By Susan Herrmann Loomis
Review by Marolyn Charpentier

Though French cooking is evolving with the speed of light, simple, traditional dishes haven't lost their cachet" essentially sums up Susan Herrmann Loomis' message in her latest, characteristically personal, book: Cooking at Home on Rue Tatin. This is a natural sequel to her tremendously successful memoire, On Rue Tatin, which drew readers out of her Normandy kitchen and through her adjustment to life in Louviers. Now she leads us back into her well-seasoned kitchen with wit and plenty of astuces, tips and clever ways to deal with the stickiest details, such as caramelizing tomatoes for Tomates Provençales.

My first encounter with Susan Loomis' expertise and the down-home focus of her cooking was in her engaging tome, The French Farmhouse Cookbook, published by Workman in 1996. In this travel journal/cookbook, I found answers to my myriad questions about cooking duck, guinea fowl, rabbit, using garlic and many other special products of southwest France as we were settling into the rhythm of life in the Périgord. Not only does she consistently deliver the recipes, but the setting, the people and their ways with food described on each page add to the experience of preparing each dish. In fact, her details and stories enrich the sauce.

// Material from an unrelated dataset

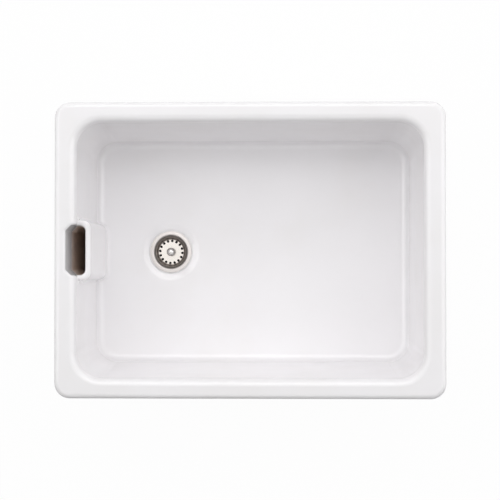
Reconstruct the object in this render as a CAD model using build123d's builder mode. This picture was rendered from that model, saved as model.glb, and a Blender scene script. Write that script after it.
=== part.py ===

During the twelve years that I have lived in the southwest and rambled across the vast hexagon of regions that compose La Belle France, French cooking has indeed evolved. Previously rare spices are more widely available, in part due to the demand from population groups that have become a part of the fabric of France in recent years. Susan Loomis brings many of these influences to light in her new book. Arrivals from the French DOM-TOM departments (including Martinique, Réunion, Guadaloupe, Guyane) bring a taste for tropical flavours, which appear in her version of Poulet au Curcuma et Noix de Coco, Chicken with Turmeric and Coconut Milk. In her recipes for Soup for Couscous, Flat Semolina Bread for Couscous, and Chorba (a cilantro-scented lamb ragoût) she nods to the deep influence of Middle Eastern immigrants in today's French life. Alongside the recipes, we are introduced to the fascinating people with whom she has eaten these traditional dishes.Recipes cover this expanding range of culinary traditions in Cooking at Home on Rue Tatin, from long instructions for making Nems, Franco-Vietnamese Spring Rolls, to very succinct directions for a versatile Cumin Salt to season salads and fish. This simply made, delicious condiment is an example of the range of recipes Susan Loomis includes. What better classic to enhance a plate of grilled chicken, or to mound beside a silky slice of foie gras? The recipe is given in the book's useful format, contents on the left, directions at right.

To complement the recipes and astuces, black and white photographs appear facing every chapter page. In one photo, through a kitchen window we see little Fiona watching her mother stirring up dinner, in another goblets are held up to toast an occasion, and in a sepia tint on the cover, Susan deftly kneads spelt flour dough for a loaf of walnut bread; the book's
mood is familial, between friends and family. In this, her newest cookbook, Susan Herrmann Loomis again interprets the classics and celebrates influences in the evolution of French cuisine, informing us, and inviting us into her kitchen on Rue Tatin.